Simple home medical tests consist of a deck of various silicon chips coated in special film — one that could detect drugs in the blood, another for proteins in the urine indicating infection, and another for bacteria in water and the like. Add the bodily fluid to be tested, take a picture with a smartphone, and a special app shows if there’s a problem or not.

Low-cost, nanostructured thin films of silicon feature nanoscale holes that are a thousand times smaller than a strand of hair. They selectively capture molecules when pre-treated with the appropriate surface coating, darkening the silicon, which the app detects.

Similar technology being developed relies on expensive hardware that compliments the smartphone. The new system uses the phone’s flash as a light source and the researchers plans to develop an app that could handle all data processing necessary to confirm that the film simply darkened when fluid was added.

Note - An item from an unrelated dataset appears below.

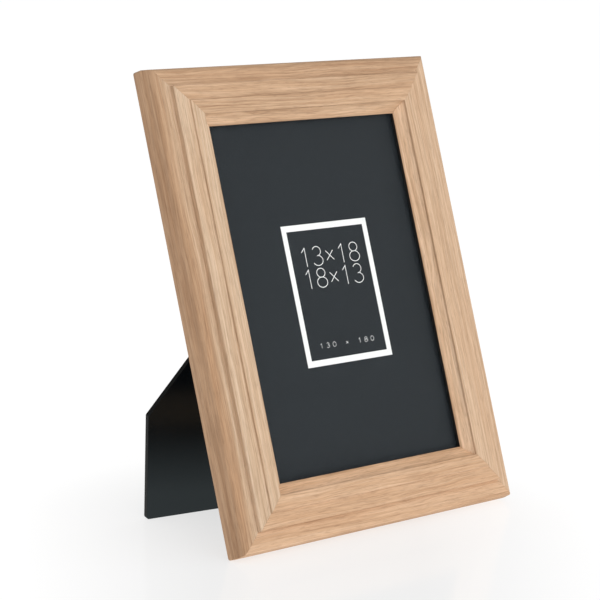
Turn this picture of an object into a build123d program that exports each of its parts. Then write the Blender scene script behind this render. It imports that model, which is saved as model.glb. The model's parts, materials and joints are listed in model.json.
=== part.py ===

In the future, such a phone could replace a mass spectrometry system that costs thousands of dollars. The Transportation Security Administration (TSA) uses mass spectrometers at airports across the country where they are used to detect gunpowder on hand swabs.

Other home tests rely on a color change, which is a separate chemical reaction that introduces more room for error. In the new system, a biotin-streptavidin protein assay was used with an iPhone SE to test the silicon films. Accuracy was similar to that of bench-top measurement systems. A 3D-printed box stabilized the phone to get standardized measurements.